The wraparound narrative tale concludes with the cats brainwashing Frank to do their bidding, leading to the burning of Wilbur's research and the demise of Wilbur himself.

== Cast ==

=== Montreal 1977 ===

- Peter Cushing as Wilbur Gray
- Ray Milland as Frank Richards

=== London 1912 ===

- Susan Penhaligon as Janet
- Joan Greenwood as Miss Malkin
- Roland Culver as Wallace
- Simon Williams as Michael

=== Quebec 1975 ===

- Donald Pilon as Mr. Blake
- Alexandra Stewart as Mrs. Joan Blake
- Chloe Franks as Angela Blake
- Katrina Holden Bronson as Lucy
- Renée Girard as Mrs. Maitland

=== Hollywood 1936 ===

- Samantha Eggar as Edina Hamilton
- Donald Pleasence as Valentine De'ath
- John Vernon as Pomeroy
- Catherine Bégin as Madeleine
- Jean LeClerc as Barrington
- Sean McCann as The Inspector

==Production==
The Uncanny is the sixth Milton Subotsky film in which a character has the name Maitland (Mrs Maitland, played by Renee Girard). The others are And Now the Screaming Starts! (1973), in which Guy Rolfe plays Maitland; Tales from the Crypt (1972), in which Ian Hendry plays Carl Maitland; They Came from Beyond Space, in which Robin Parkinson plays Dr Maitland; The Skull (1965), which top-bills Peter Cushing as Dr Christopher Maitland, and the earliest, The City of the Dead (aka Horror Hotel, 1960), in which Tom Naylor plays Bill Maitland.

===Filming===
The film was a British-Canadian co-production shot on-location in Montreal and Senneville, Quebec, and Pinewood Studios in England.

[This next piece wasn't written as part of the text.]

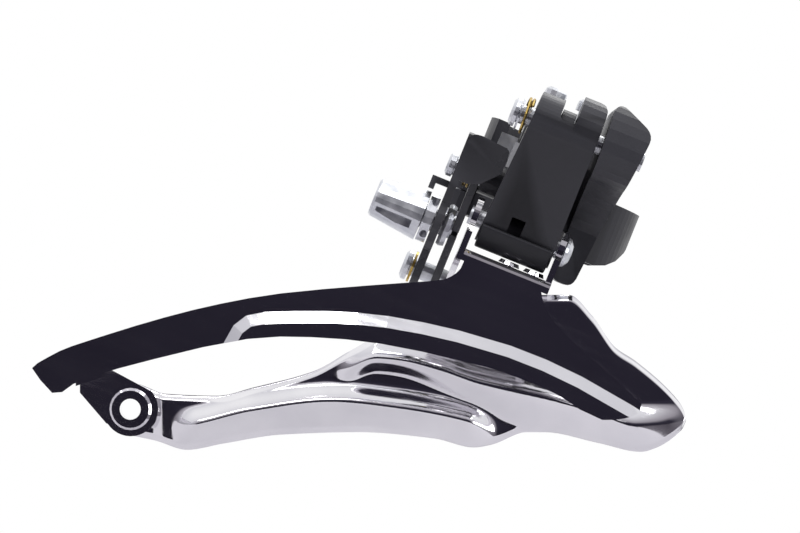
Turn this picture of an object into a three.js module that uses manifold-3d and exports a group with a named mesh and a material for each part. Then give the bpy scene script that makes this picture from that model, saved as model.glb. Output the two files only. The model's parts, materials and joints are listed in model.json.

Filming started in Montreal on 16 November 1976.

==Release==
===Certification===
In the UK, the film was originally given an X-rating.

==Reception==
===Box Office===
The film performed poorly at the box office.
===Critical===
Filmkink argued the movie "has its moments and its fans, though it isn’t up to Amicus at their peak."